• **DATASET EXTRACT**:
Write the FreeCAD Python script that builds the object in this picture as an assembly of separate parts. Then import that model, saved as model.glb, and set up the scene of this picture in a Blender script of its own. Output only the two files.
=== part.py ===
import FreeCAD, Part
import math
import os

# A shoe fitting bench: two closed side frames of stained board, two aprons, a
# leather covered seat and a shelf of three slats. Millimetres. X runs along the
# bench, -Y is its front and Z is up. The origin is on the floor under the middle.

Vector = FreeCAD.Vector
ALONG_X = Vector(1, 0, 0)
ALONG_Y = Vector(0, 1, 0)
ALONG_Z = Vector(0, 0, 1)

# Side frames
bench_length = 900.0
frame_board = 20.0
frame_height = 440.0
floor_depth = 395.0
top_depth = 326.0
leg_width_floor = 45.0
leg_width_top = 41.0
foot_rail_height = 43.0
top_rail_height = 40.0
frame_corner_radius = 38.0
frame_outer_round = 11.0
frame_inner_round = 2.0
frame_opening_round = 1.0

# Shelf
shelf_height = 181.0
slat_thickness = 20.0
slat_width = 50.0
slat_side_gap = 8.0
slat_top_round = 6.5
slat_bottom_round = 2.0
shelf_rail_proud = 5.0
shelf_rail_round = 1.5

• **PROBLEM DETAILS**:
Looking at the material above, please copy exactly every line from its first line through the line containing "# bench, -Y", with both ends included and nothing else.

• **SOLUTION**:
Write the FreeCAD Python script that builds the object in this picture as an assembly of separate parts. Then import that model, saved as model.glb, and set up the scene of this picture in a Blender script of its own. Output only the two files.
=== part.py ===
import FreeCAD, Part
import math
import os

# A shoe fitting bench: two closed side frames of stained board, two aprons, a
# leather covered seat and a shelf of three slats. Millimetres. X runs along the
# bench, -Y is its front and Z is up. The origin is on the floor under the middle.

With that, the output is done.